Why plastic media blasting? Why not hand stripping, dipping or otherwise chemical stripping? These are among the critical issues faced by every enthusiast embarking on extensive restoration or project.

We selected plastic media for the CruZin' 1956 T-Bird project because of past experience. On one past project, we had the doors chemically dipped while the balance of the project was blasted. The most horrid of all problems eventually surfaced on the doors, but never re-appeared on any of the "blasted" parts.

Embarking on the CruZin' 1956 Ford Thunderbird project, we solicited the services of Alternative Blasting in Marysville, Washington. Jon Wilson, owner of Alternative Blasting is a lifelong auto enthusiast. Jon retired from a major national corporation about four years ago, took his life savings (retirement) and purchased the blasting company because he believes this method of stripping is far and away the best.

"Basically there are four methods out there," Jon says. "You can hand strip, you can paint on a chemical stripping agent, you can dip your part in a chemical solution, or you can blast with the appropriate media."

  • Hand stripping is tedious and labor intensive. If your paying someone else to do an entire car, your looking at many hours; in addition, if your sanding away paint to a bare metal surface, you're going to scratch (break) the surface of metal. That sets up a place for rust to start again. This is especially important in ground-up projects, because rust can start during the time the part is in the shop.
  • Painting on a chemical stripping agent, besides being very messy, means that you have to rinse away every trace of chemical. Even with tremendous water pressure, you are not going to get an absolute clean rinse.
  • Chemical dipping brings with it the same problems as painting on chemical-stripping agent. Some droplet of chemical is going to remain in some nook or cranny and will eventually cause a "rust situation."

"We just had another 1956 Thunderbird in our shop," says Wilson. "The car had been restored about 20 years ago. One of the doors had been hand stripped and there was virtually no rust.

The other door had been chemically stripped and it was completely rusted out. That is because it is literally impossible to get every trace of chemical out of the assorted bends and welds in metal, no matter how much water pressure is applied. The fact is, when you seal remnants of rust that have been hand stripped or blasted the rust dies. When you seal remnants of rust that retains chemicals under the seal, the rust will live and grow."

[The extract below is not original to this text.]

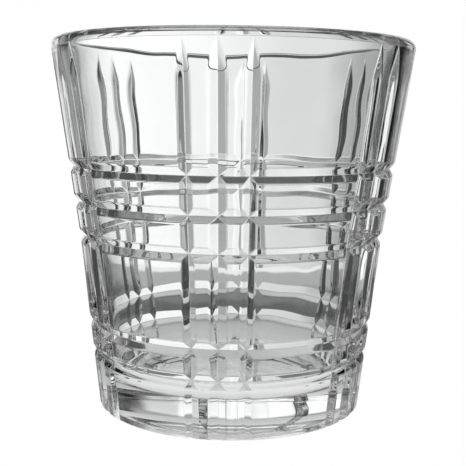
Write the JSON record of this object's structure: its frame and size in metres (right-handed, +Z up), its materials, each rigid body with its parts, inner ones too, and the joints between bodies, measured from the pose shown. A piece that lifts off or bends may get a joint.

  • Plastic media blasting, unlike hand stripping, does not scratch the surface of the metal. If a part is going to sit in the shop during the restoration process, you don't have to worry about rust taking hold.

Alternative Blasters uses a variety of media, depending on the job at hand. On the CruZin T-Bird 12/16 urea plastic did the job beautifully. The fiberglass hardtop was stripped with 30/40 grit acrylic, also appropriate for Corvettes and other fiberglass applications. When cleaning pot metal or light steel the 12/16 urea is just right, while light aluminum gets the 30/40 grit acrylic.

"We have three employees on each three shifts, and we're blasting 24 hours a day 7 days a week," says Wilson. "We are doing cars from throughout the Northwest and we know what we're doing. We have the right media for any given situation and we stand behind our work 100 percent."

Yes, Jon Wilson's retirement is anything but retirement. He logs so many hours he scarcely has time for his own projects. In fact, his wife's Rennie's 1962 Studebaker Gran Turismo coupe, has been sitting for three years while Jon's own 1932 Plymouth Four Door Flatback is in many pieces awaiting time and attention.

"We'll get there," Jon says. "Meanwhile, we're having a blast."